In the past, students in Ms. Crockett’s class, were required to complete the same assignment. “All of their assignments looked the same!” By making the process the important learning experience, students take ownership. Rather than comparing their work to others, they dive deep into an area of interest.

“It’s like athletics—it’s about the practice you put into it.” 

Ms. Crockett, Menaul School Art Chair

Students experiment with new techniques, which often allows them to go out of the normal boundaries of art, according to Crockett. 

Building Skills, Growing Bigtime!

Students first build their skills in the Foundations course. For example, Ms. Crockett pointed out an arranged still life, a combination of gourds and vessels. In the new “TAB” curriculum, once students have their Foundations, “they go deep into bigger subjects, such as empathy, and issues or experiences important in their personal lives”.
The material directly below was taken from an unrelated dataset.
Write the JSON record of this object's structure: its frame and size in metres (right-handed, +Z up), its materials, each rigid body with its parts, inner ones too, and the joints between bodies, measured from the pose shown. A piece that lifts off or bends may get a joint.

Their participation is active throughout the entire process, with teacher acting as guide and coach. “They can get onto the Met [Metropolitan Museum of Art] website and see Byzantine ceramics.” Whatever draws their interest, they can use as references, rather than being given assignment requirements by a teacher. 

“They go deep into bigger subjects, such as empathy, and issues or experiences important in their personal lives.”

From a Student’s Perspective: Kai ’20

“I experimented with the interaction between different colors”. He showed several journal pages where he researched influences such as the artist Basquiat and explored color composition using amoebic shapes, taking up a page in his journal. “I’m happy how the finished product turned out.”

Kai (2020) created a large drip painting which then, by happy accident, transferred onto a newspaper page placed under the painting.“It happened to be the art page!” says Kai. 

Here is a page from Kai’s mixed media journal which shows his drip art and the newspaper it transferred to.

Both Kai and Ms. Crockett remarked on how it was unexpected, but they felt that the transfer was just as exciting as the painting itself.  Kai experimented with finding just the right consistency for the paint to drip for effect he wanted, using three colors that he liked from his color experiments.

“I liked the amoeba-thing.” This humble response is illustrative of how real artists work and think. The pressure of trying to create a masterpiece becomes a student-driven process, one in which the student has the tools needed to create original works. 

The process is now 75% of the student’s grade. They do critique each student’s portfolio, set up in the adjacent professional gallery space, but in Ms. Crockett’s point of view, it’s not the goal for high school students to be creating the next masterpiece. It is about them developing different thinking habits and taking ownership of their own development.

You can visit the Luanem Gallery and see the works of current students now through mid-May.